All of the dads we interviewed agreed that the biggest change they faced as artists after fatherhood came in time management and scheduling.
Presnall, an admitted anti-scheduler, said he had to learn how to plan, schedule and map out his time.
"Every minute that I have is, 'I can work now,'" Presnall said. "Art is such a weird thing. You don't realize how much time it takes to make art. It's really, really hard to do."
Presnall's a full-time musician, so he works at home during the day. He wrote many of Icky Blossoms' songs with bandmate Nik Fackler, keeping track of his kids at the same time.
Before kids, Senseney said, his time for making music was unstructured. He'd go weeks without working on new material or take several days and do nothing but play. Now he takes any chance to play music.
"It forces you to focus a little bit and not waste time," he said.
Senseney said his songs aren't often autobiographical, so he doesn't write about his children, but being forced to focus on his songs in between playtime, naps and other activities has made his songwriting better.
Despite the challenges, none of these dads would choose different work.
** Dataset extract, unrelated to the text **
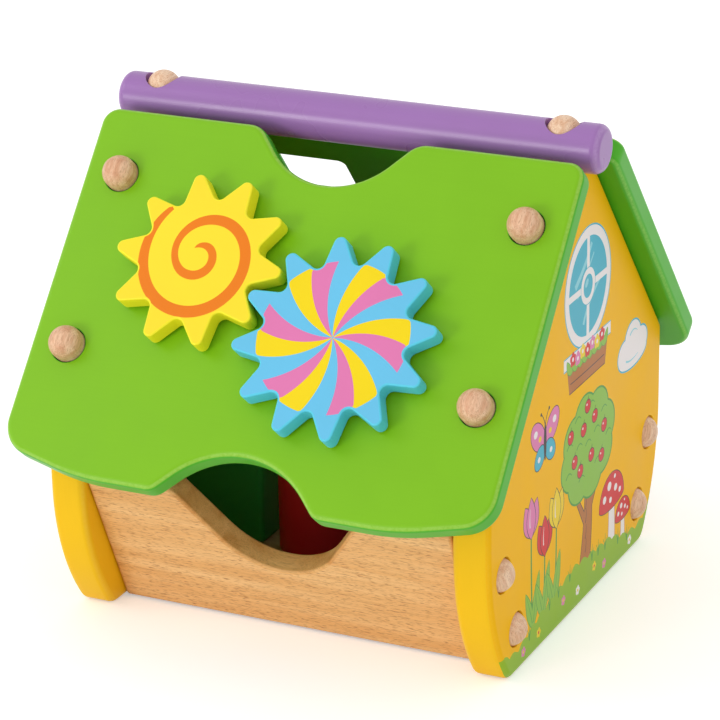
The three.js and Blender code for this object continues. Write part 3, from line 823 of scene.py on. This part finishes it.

And they won't push their kids into art.
Presnall thinks his kids should be whatever they want.
His parents weren't artists. His father worked for IBM and his mom stayed at home to raise the family. Though they thought music might be just a phase, they've been extremely supportive, Presnall said.
"It's a real job and a legitimate thing to do to be an artist," he said. "My parents are hyper-supportive. They come out on tour with us."
McGraw joked that he and his wife have some careers in mind for Lars out of self interest: a chef, or an architect.
"Those are the skills we wish we had," he said.
But they're content with their current path. Many of McGraw's artist friends have praised him for bringing up a child surrounded by art.
"An artist sent me a note after he was born that said — this was a note of congratulations — 'Thank you for contributing to the continuity of the conscious world,'" he said. "I really kind of loved that, because being involved in art and having a life in art really structures the way that you look at the world and the way you ask questions."